Structured object records
_____
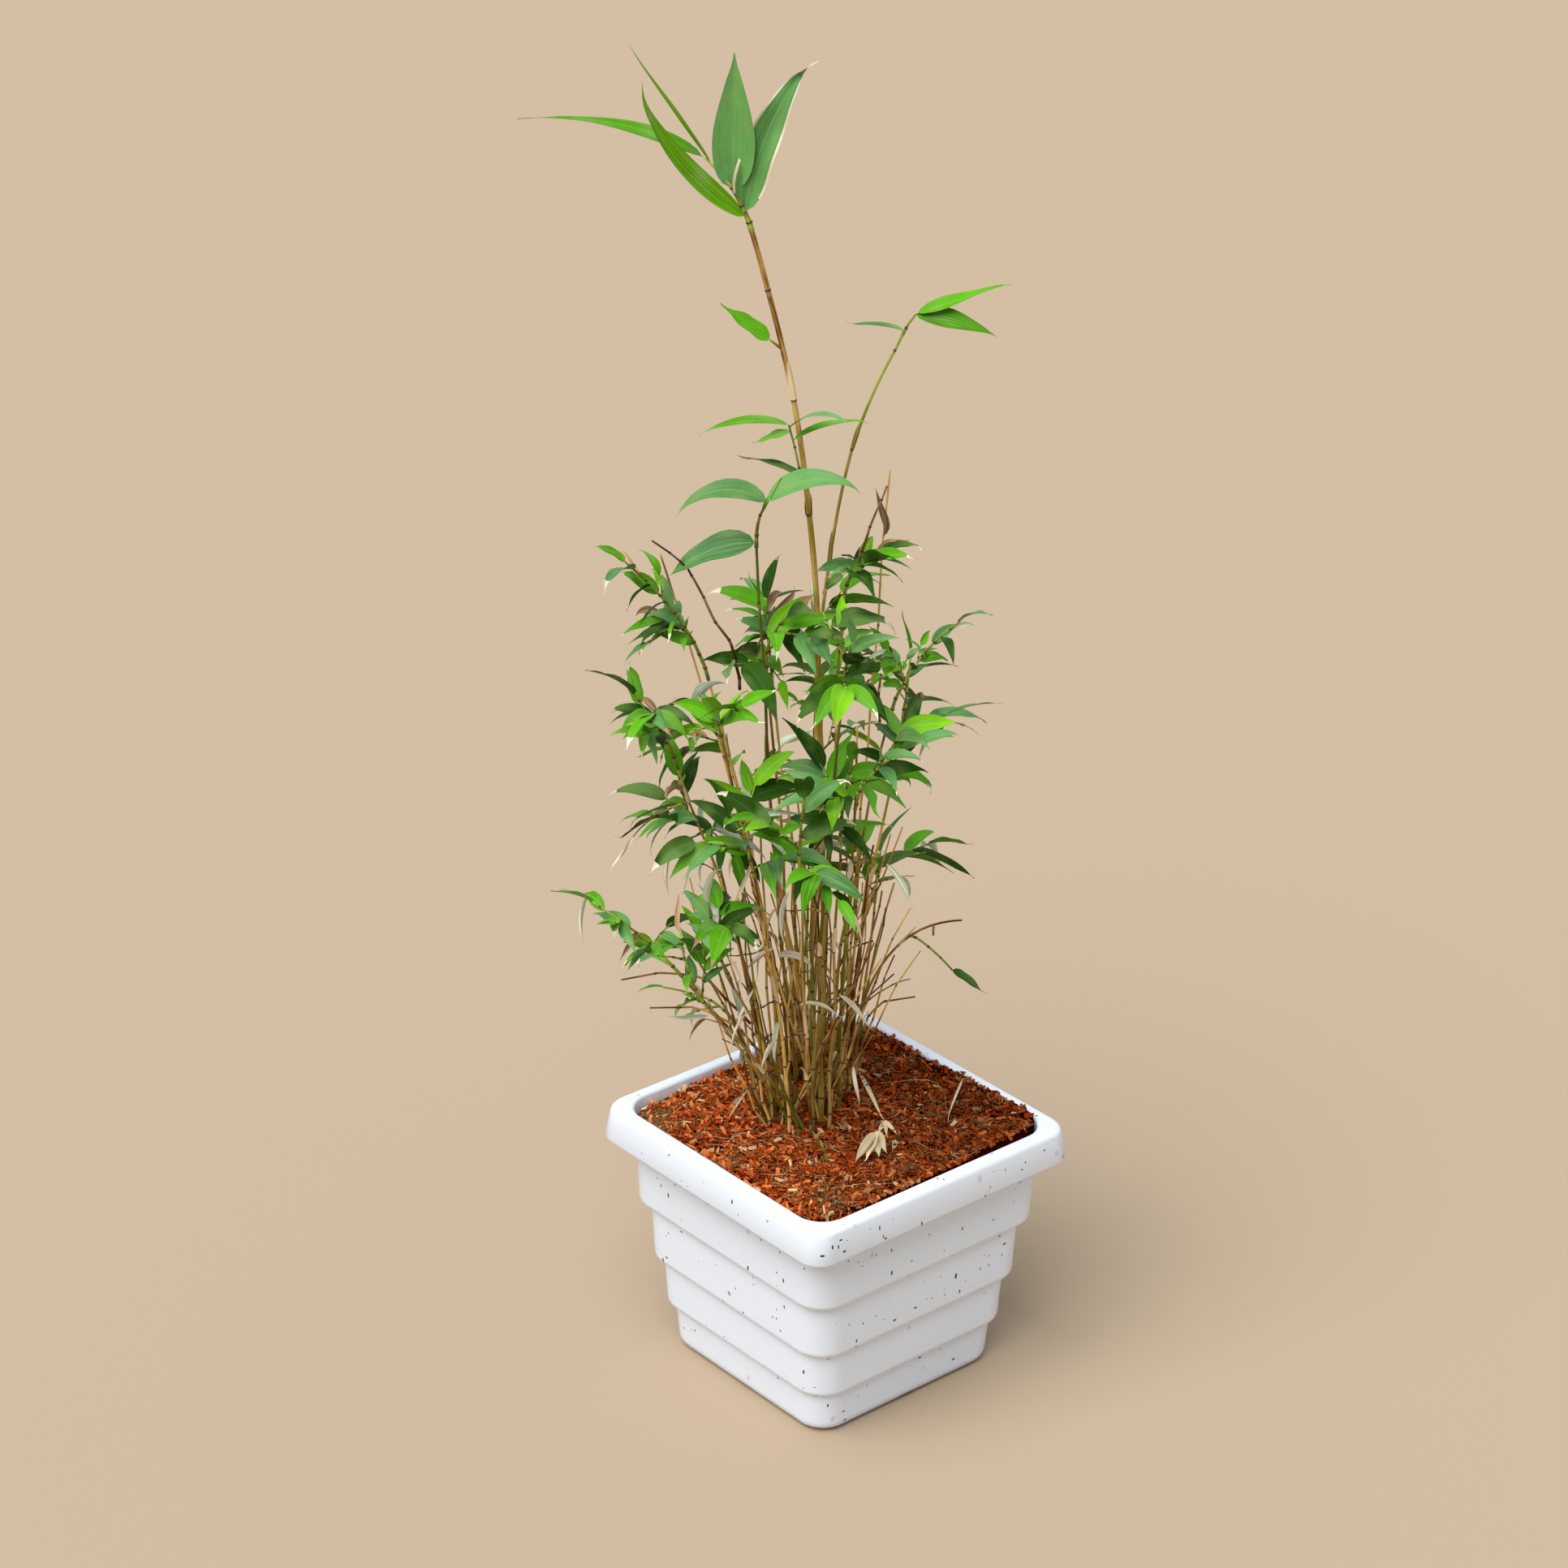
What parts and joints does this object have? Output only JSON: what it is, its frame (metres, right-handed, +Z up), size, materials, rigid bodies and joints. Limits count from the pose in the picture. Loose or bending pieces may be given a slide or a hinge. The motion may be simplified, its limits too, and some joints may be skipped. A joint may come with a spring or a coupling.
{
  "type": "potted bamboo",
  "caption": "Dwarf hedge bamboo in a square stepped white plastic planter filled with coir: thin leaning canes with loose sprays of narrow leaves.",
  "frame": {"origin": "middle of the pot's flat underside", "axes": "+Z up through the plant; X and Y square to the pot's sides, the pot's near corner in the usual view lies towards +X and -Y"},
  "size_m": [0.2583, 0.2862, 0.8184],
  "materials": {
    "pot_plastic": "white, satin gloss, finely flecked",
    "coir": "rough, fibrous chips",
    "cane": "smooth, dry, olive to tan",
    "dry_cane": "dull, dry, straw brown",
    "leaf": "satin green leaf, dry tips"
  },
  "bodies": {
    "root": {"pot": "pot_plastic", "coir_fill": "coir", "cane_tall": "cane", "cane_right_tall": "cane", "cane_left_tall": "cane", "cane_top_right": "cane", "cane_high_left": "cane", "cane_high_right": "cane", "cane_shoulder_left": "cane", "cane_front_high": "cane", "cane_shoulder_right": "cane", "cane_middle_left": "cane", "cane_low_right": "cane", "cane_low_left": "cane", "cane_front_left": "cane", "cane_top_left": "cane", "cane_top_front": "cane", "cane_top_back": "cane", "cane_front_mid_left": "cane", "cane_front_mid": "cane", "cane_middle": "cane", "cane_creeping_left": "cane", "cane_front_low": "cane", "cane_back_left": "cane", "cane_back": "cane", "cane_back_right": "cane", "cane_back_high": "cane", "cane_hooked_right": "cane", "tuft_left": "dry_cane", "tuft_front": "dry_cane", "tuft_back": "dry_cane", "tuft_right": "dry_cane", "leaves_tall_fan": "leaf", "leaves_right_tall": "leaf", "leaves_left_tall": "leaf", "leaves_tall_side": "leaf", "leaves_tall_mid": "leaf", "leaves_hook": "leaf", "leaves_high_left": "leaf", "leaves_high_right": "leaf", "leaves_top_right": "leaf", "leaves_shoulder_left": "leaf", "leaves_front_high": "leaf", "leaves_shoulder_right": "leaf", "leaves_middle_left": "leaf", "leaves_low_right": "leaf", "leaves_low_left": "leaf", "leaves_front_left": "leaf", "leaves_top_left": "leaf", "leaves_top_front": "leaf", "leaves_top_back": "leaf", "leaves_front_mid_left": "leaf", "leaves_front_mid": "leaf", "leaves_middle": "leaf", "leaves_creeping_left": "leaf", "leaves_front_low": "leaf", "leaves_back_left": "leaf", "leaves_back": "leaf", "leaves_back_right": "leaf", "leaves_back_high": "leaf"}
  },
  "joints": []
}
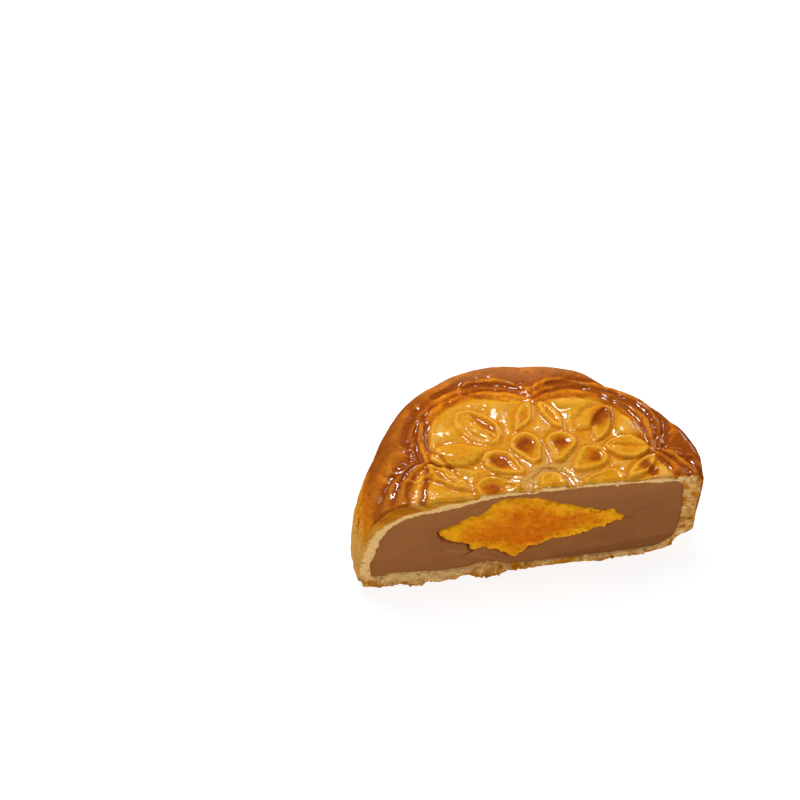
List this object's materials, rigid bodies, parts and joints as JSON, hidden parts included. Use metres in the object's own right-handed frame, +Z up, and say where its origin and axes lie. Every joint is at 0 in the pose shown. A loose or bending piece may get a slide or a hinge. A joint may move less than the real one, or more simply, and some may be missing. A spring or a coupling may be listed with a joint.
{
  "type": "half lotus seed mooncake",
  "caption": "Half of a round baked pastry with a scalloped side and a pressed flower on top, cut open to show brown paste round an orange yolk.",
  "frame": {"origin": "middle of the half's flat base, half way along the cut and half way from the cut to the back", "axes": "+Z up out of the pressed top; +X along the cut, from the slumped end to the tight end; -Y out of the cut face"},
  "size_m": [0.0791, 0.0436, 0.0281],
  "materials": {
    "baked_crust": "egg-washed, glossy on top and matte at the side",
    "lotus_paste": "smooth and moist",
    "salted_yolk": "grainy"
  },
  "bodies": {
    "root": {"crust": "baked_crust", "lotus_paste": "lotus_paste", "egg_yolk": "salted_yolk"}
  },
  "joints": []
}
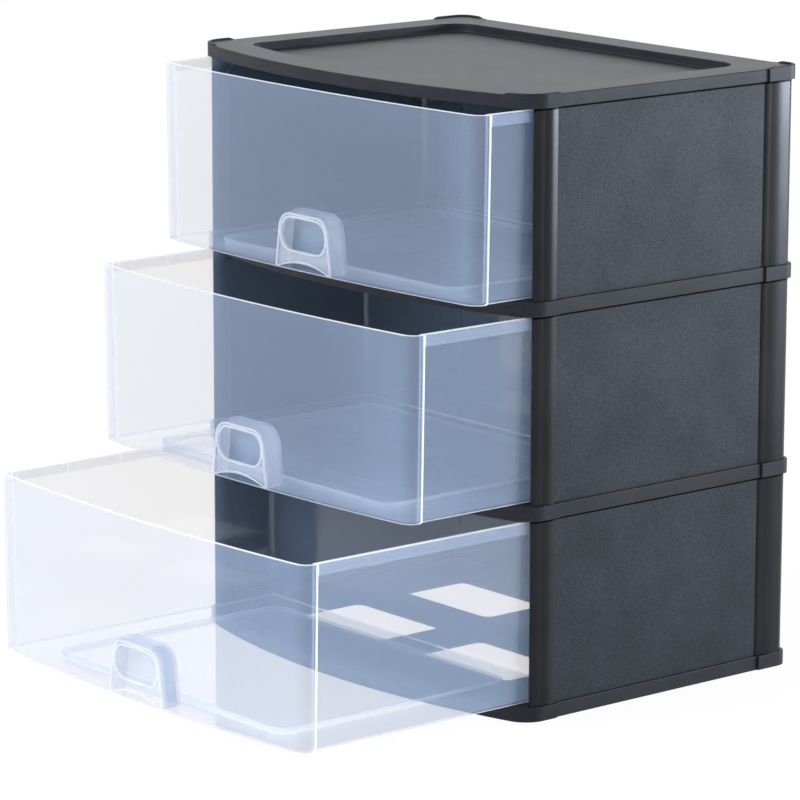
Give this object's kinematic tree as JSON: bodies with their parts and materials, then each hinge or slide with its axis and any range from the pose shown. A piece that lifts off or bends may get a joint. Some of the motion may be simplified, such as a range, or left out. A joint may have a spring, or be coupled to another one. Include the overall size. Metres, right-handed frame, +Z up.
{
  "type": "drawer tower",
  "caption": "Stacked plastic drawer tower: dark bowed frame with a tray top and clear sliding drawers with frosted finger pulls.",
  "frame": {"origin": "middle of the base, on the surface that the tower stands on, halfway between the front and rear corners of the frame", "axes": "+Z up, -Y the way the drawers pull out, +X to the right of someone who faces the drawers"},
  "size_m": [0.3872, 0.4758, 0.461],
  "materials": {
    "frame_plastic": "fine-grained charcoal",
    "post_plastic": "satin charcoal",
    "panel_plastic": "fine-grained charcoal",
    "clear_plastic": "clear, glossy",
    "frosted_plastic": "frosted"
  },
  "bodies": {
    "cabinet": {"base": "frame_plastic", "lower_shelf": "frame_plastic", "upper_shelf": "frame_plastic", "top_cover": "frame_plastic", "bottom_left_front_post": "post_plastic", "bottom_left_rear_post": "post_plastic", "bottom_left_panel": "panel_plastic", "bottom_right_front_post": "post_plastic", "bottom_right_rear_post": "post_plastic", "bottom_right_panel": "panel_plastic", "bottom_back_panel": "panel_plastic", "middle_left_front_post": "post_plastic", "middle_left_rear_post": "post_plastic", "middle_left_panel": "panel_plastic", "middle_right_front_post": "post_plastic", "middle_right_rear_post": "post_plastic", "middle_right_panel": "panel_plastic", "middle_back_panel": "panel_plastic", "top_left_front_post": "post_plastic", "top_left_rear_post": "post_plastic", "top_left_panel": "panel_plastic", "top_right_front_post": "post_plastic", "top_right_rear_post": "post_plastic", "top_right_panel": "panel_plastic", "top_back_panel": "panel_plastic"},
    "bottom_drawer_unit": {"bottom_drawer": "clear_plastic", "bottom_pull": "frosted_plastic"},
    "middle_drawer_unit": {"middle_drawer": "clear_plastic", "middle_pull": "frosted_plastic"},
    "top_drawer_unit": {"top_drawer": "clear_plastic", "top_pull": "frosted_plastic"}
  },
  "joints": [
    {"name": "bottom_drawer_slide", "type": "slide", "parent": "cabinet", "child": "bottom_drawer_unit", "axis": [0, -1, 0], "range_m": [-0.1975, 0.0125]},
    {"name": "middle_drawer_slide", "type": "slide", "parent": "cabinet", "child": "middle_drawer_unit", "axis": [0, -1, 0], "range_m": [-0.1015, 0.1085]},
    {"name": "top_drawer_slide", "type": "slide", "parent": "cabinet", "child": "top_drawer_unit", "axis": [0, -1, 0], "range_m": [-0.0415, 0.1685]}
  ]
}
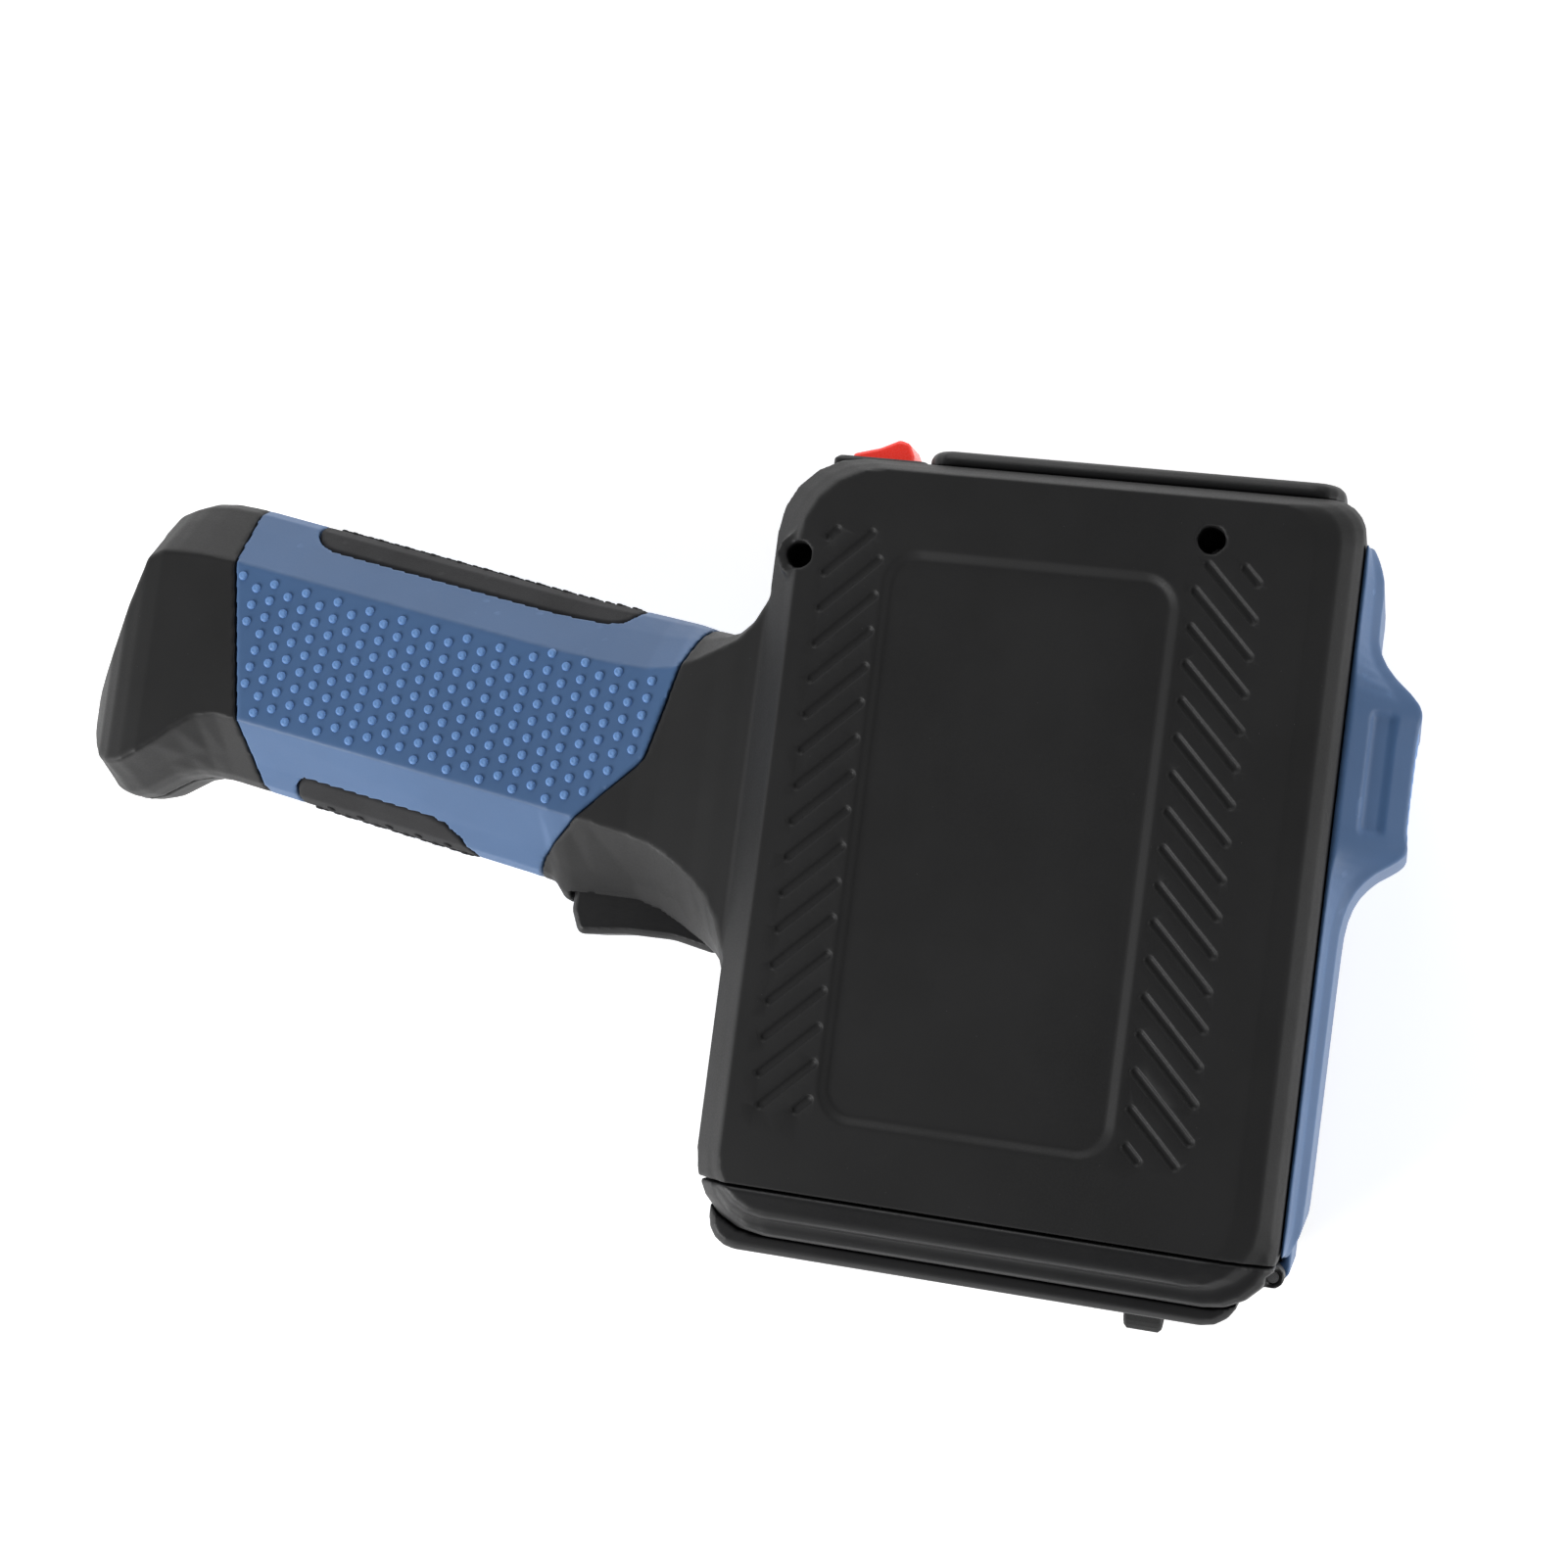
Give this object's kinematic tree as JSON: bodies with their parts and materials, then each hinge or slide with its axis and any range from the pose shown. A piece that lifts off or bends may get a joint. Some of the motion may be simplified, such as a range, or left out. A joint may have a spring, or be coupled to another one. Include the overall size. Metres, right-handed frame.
_____
** The exercise **
Copy every line above word for word and exclude the pictures.

** The response **
What parts and joints does this object have? Output only JSON: what it is, its frame (metres, right-handed, +Z up), size, materials, rigid bodies and joints. Limits count from the pose in the picture. Loose or bending pieces may be given a slide or a hinge. The motion may be simplified, its limits too, and some joints may be skipped. A joint may come with a spring or a coupling.
{
  "type": "potted bamboo",
  "caption": "Dwarf hedge bamboo in a square stepped white plastic planter filled with coir: thin leaning canes with loose sprays of narrow leaves.",
  "frame": {"origin": "middle of the pot's flat underside", "axes": "+Z up through the plant; X and Y square to the pot's sides, the pot's near corner in the usual view lies towards +X and -Y"},
  "size_m": [0.2583, 0.2862, 0.8184],
  "materials": {
    "pot_plastic": "white, satin gloss, finely flecked",
    "coir": "rough, fibrous chips",
    "cane": "smooth, dry, olive to tan",
    "dry_cane": "dull, dry, straw brown",
    "leaf": "satin green leaf, dry tips"
  },
  "bodies": {
    "root": {"pot": "pot_plastic", "coir_fill": "coir", "cane_tall": "cane", "cane_right_tall": "cane", "cane_left_tall": "cane", "cane_top_right": "cane", "cane_high_left": "cane", "cane_high_right": "cane", "cane_shoulder_left": "cane", "cane_front_high": "cane", "cane_shoulder_right": "cane", "cane_middle_left": "cane", "cane_low_right": "cane", "cane_low_left": "cane", "cane_front_left": "cane", "cane_top_left": "cane", "cane_top_front": "cane", "cane_top_back": "cane", "cane_front_mid_left": "cane", "cane_front_mid": "cane", "cane_middle": "cane", "cane_creeping_left": "cane", "cane_front_low": "cane", "cane_back_left": "cane", "cane_back": "cane", "cane_back_right": "cane", "cane_back_high": "cane", "cane_hooked_right": "cane", "tuft_left": "dry_cane", "tuft_front": "dry_cane", "tuft_back": "dry_cane", "tuft_right": "dry_cane", "leaves_tall_fan": "leaf", "leaves_right_tall": "leaf", "leaves_left_tall": "leaf", "leaves_tall_side": "leaf", "leaves_tall_mid": "leaf", "leaves_hook": "leaf", "leaves_high_left": "leaf", "leaves_high_right": "leaf", "leaves_top_right": "leaf", "leaves_shoulder_left": "leaf", "leaves_front_high": "leaf", "leaves_shoulder_right": "leaf", "leaves_middle_left": "leaf", "leaves_low_right": "leaf", "leaves_low_left": "leaf", "leaves_front_left": "leaf", "leaves_top_left": "leaf", "leaves_top_front": "leaf", "leaves_top_back": "leaf", "leaves_front_mid_left": "leaf", "leaves_front_mid": "leaf", "leaves_middle": "leaf", "leaves_creeping_left": "leaf", "leaves_front_low": "leaf", "leaves_back_left": "leaf", "leaves_back": "leaf", "leaves_back_right": "leaf", "leaves_back_high": "leaf"}
  },
  "joints": []
}
List this object's materials, rigid bodies, parts and joints as JSON, hidden parts included. Use metres in the object's own right-handed frame, +Z up, and say where its origin and axes lie. Every joint is at 0 in the pose shown. A loose or bending piece may get a slide or a hinge. A joint may move less than the real one, or more simply, and some may be missing. A spring or a coupling may be listed with a joint.
{
  "type": "half lotus seed mooncake",
  "caption": "Half of a round baked pastry with a scalloped side and a pressed flower on top, cut open to show brown paste round an orange yolk.",
  "frame": {"origin": "middle of the half's flat base, half way along the cut and half way from the cut to the back", "axes": "+Z up out of the pressed top; +X along the cut, from the slumped end to the tight end; -Y out of the cut face"},
  "size_m": [0.0791, 0.0436, 0.0281],
  "materials": {
    "baked_crust": "egg-washed, glossy on top and matte at the side",
    "lotus_paste": "smooth and moist",
    "salted_yolk": "grainy"
  },
  "bodies": {
    "root": {"crust": "baked_crust", "lotus_paste": "lotus_paste", "egg_yolk": "salted_yolk"}
  },
  "joints": []
}
Give this object's kinematic tree as JSON: bodies with their parts and materials, then each hinge or slide with its axis and any range from the pose shown. A piece that lifts off or bends may get a joint. Some of the motion may be simplified, such as a range, or left out. A joint may have a spring, or be coupled to another one. Include the overall size. Metres, right-handed frame, +Z up.
{
  "type": "drawer tower",
  "caption": "Stacked plastic drawer tower: dark bowed frame with a tray top and clear sliding drawers with frosted finger pulls.",
  "frame": {"origin": "middle of the base, on the surface that the tower stands on, halfway between the front and rear corners of the frame", "axes": "+Z up, -Y the way the drawers pull out, +X to the right of someone who faces the drawers"},
  "size_m": [0.3872, 0.4758, 0.461],
  "materials": {
    "frame_plastic": "fine-grained charcoal",
    "post_plastic": "satin charcoal",
    "panel_plastic": "fine-grained charcoal",
    "clear_plastic": "clear, glossy",
    "frosted_plastic": "frosted"
  },
  "bodies": {
    "cabinet": {"base": "frame_plastic", "lower_shelf": "frame_plastic", "upper_shelf": "frame_plastic", "top_cover": "frame_plastic", "bottom_left_front_post": "post_plastic", "bottom_left_rear_post": "post_plastic", "bottom_left_panel": "panel_plastic", "bottom_right_front_post": "post_plastic", "bottom_right_rear_post": "post_plastic", "bottom_right_panel": "panel_plastic", "bottom_back_panel": "panel_plastic", "middle_left_front_post": "post_plastic", "middle_left_rear_post": "post_plastic", "middle_left_panel": "panel_plastic", "middle_right_front_post": "post_plastic", "middle_right_rear_post": "post_plastic", "middle_right_panel": "panel_plastic", "middle_back_panel": "panel_plastic", "top_left_front_post": "post_plastic", "top_left_rear_post": "post_plastic", "top_left_panel": "panel_plastic", "top_right_front_post": "post_plastic", "top_right_rear_post": "post_plastic", "top_right_panel": "panel_plastic", "top_back_panel": "panel_plastic"},
    "bottom_drawer_unit": {"bottom_drawer": "clear_plastic", "bottom_pull": "frosted_plastic"},
    "middle_drawer_unit": {"middle_drawer": "clear_plastic", "middle_pull": "frosted_plastic"},
    "top_drawer_unit": {"top_drawer": "clear_plastic", "top_pull": "frosted_plastic"}
  },
  "joints": [
    {"name": "bottom_drawer_slide", "type": "slide", "parent": "cabinet", "child": "bottom_drawer_unit", "axis": [0, -1, 0], "range_m": [-0.1975, 0.0125]},
    {"name": "middle_drawer_slide", "type": "slide", "parent": "cabinet", "child": "middle_drawer_unit", "axis": [0, -1, 0], "range_m": [-0.1015, 0.1085]},
    {"name": "top_drawer_slide", "type": "slide", "parent": "cabinet", "child": "top_drawer_unit", "axis": [0, -1, 0], "range_m": [-0.0415, 0.1685]}
  ]
}
Give this object's kinematic tree as JSON: bodies with their parts and materials, then each hinge or slide with its axis and any range from the pose shown. A piece that lifts off or bends may get a joint. Some of the motion may be simplified, such as a range, or left out. A joint may have a spring, or be coupled to another one. Include the overall size. Metres, right-handed frame.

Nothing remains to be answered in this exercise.